Enduring Our Pain

It’s far too early to assess what effect the current coronavirus situation will have on the neurotechnology industry. But the timing is far from optimal. Just at the point when venture capital investment in neurotech startups had reached record levels, the current standstill in economic activity has created a time of uncertainty for entrepreneurs.

The virus’ impact on VC investment will certainly be one of the topics to come up during our third annual Bioelectronic Medicine Forum on April 7. Though the event is taking place on-line instead of Manhattan, there is still significant interest from bioelectronic medicine startups and from investors judging from our pre-registration list.

But there could be some silver lining in the economic storm clouds. Government agencies like the FDA and the NIH have jumped in headfirst, issuing Emergency Use Authorizations and offering up new funding programs. An Ohio congressman has introduced a bill that would expedite patient’s access to neuromodulation therapies. H.R. 5833 improves access to SCS by expanding the use of telehealth for psychological evaluations, which are currently required before patients can be implanted. More than one medical device vendor has pondered whether the current Zoom-mania our nation is experiencing will spill over to the FDA and save them the expense of face-to-face meetings that are currently required.

Make no mistake, the prospect of 100,000 deaths in the U.S. from this virus—as the White House now tells us to expect—is daunting, sobering, and emotionally devastating. But that’s roughly the number of deaths our country endured from opioid overdoses in almost any two-year period in the last two decades. That scourge was brought upon us not by random mutations in a virus that we lack immunity for, but by the avarice of the pharmaceutical industry and the failure of regulators to fully embrace alternative pain therapies. Where was the sense of urgency, the FDA Emergency Use Authorizations, during this dark period in our nation’s healthcare history? While regulators gave a free pass to opioid manufacturers like Purdue, CMS drove the TENS industry out of existence and states allowed workers’ comp insurance companies to block reimbursement for SCS treatment.

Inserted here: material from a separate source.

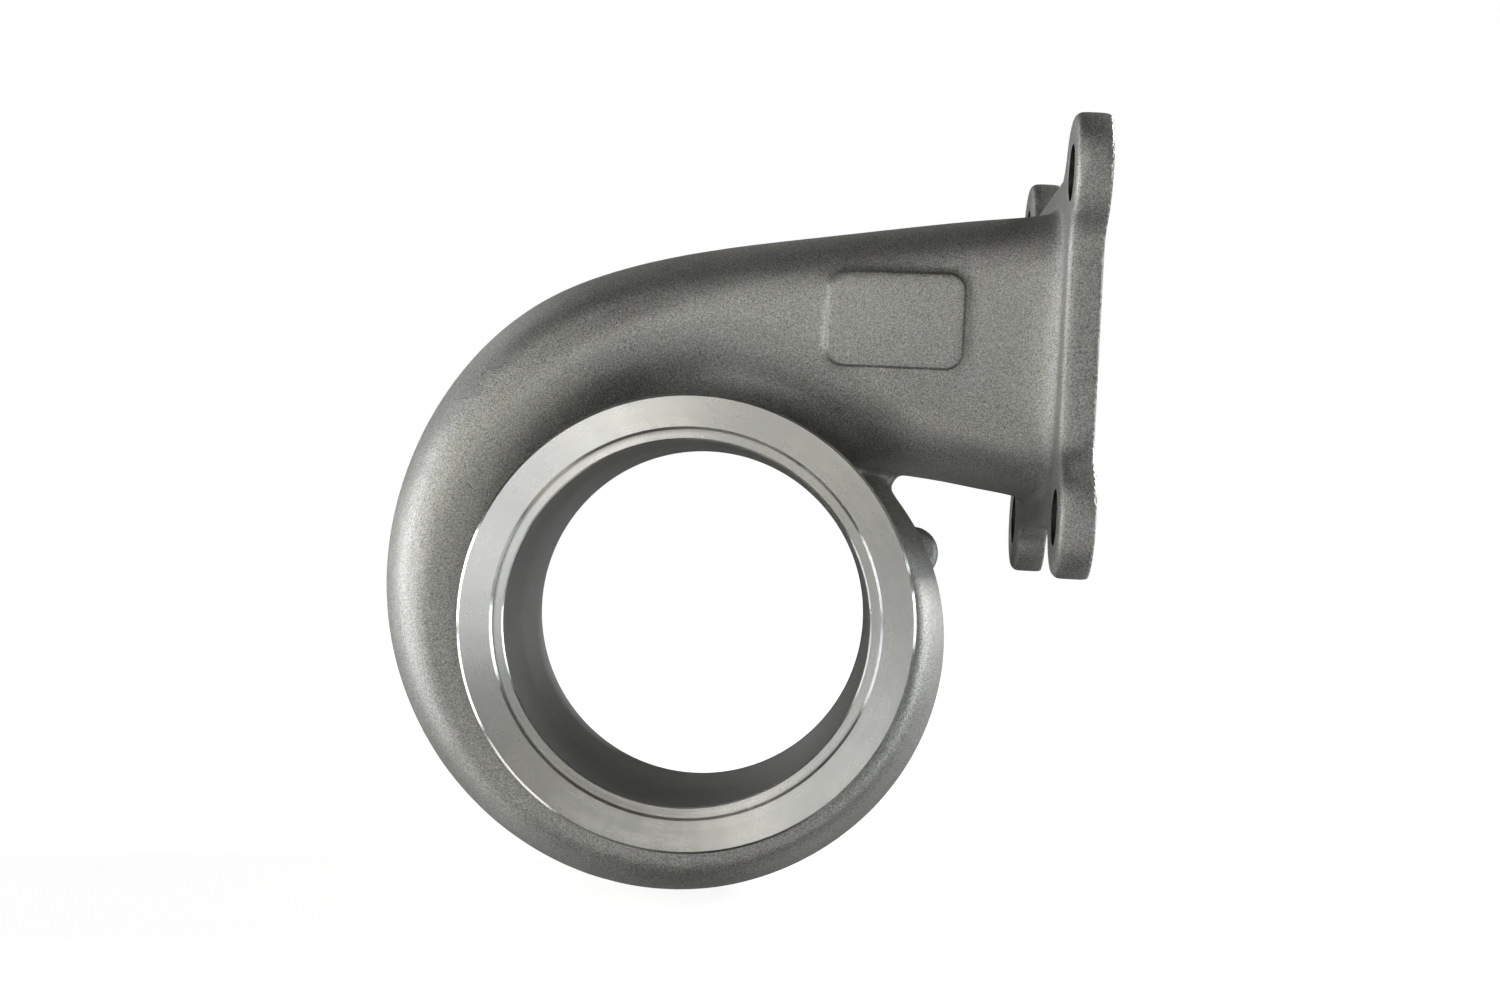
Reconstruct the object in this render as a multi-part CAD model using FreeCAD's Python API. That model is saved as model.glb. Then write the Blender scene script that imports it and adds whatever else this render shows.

Still, our industry has been through dark periods in the past. Indeed this publication began life in September 2001, in the days following the terrorist attacks and the years of economic doldrums that followed. We also survived the financial crisis of 2008.

We have no doubt that the neurotechnology industry will return to its previous strength once this current crisis is resolved. In all likelihood, we will all be stronger for what we have endured, and for what we will have learned in the difficult days that lie ahead.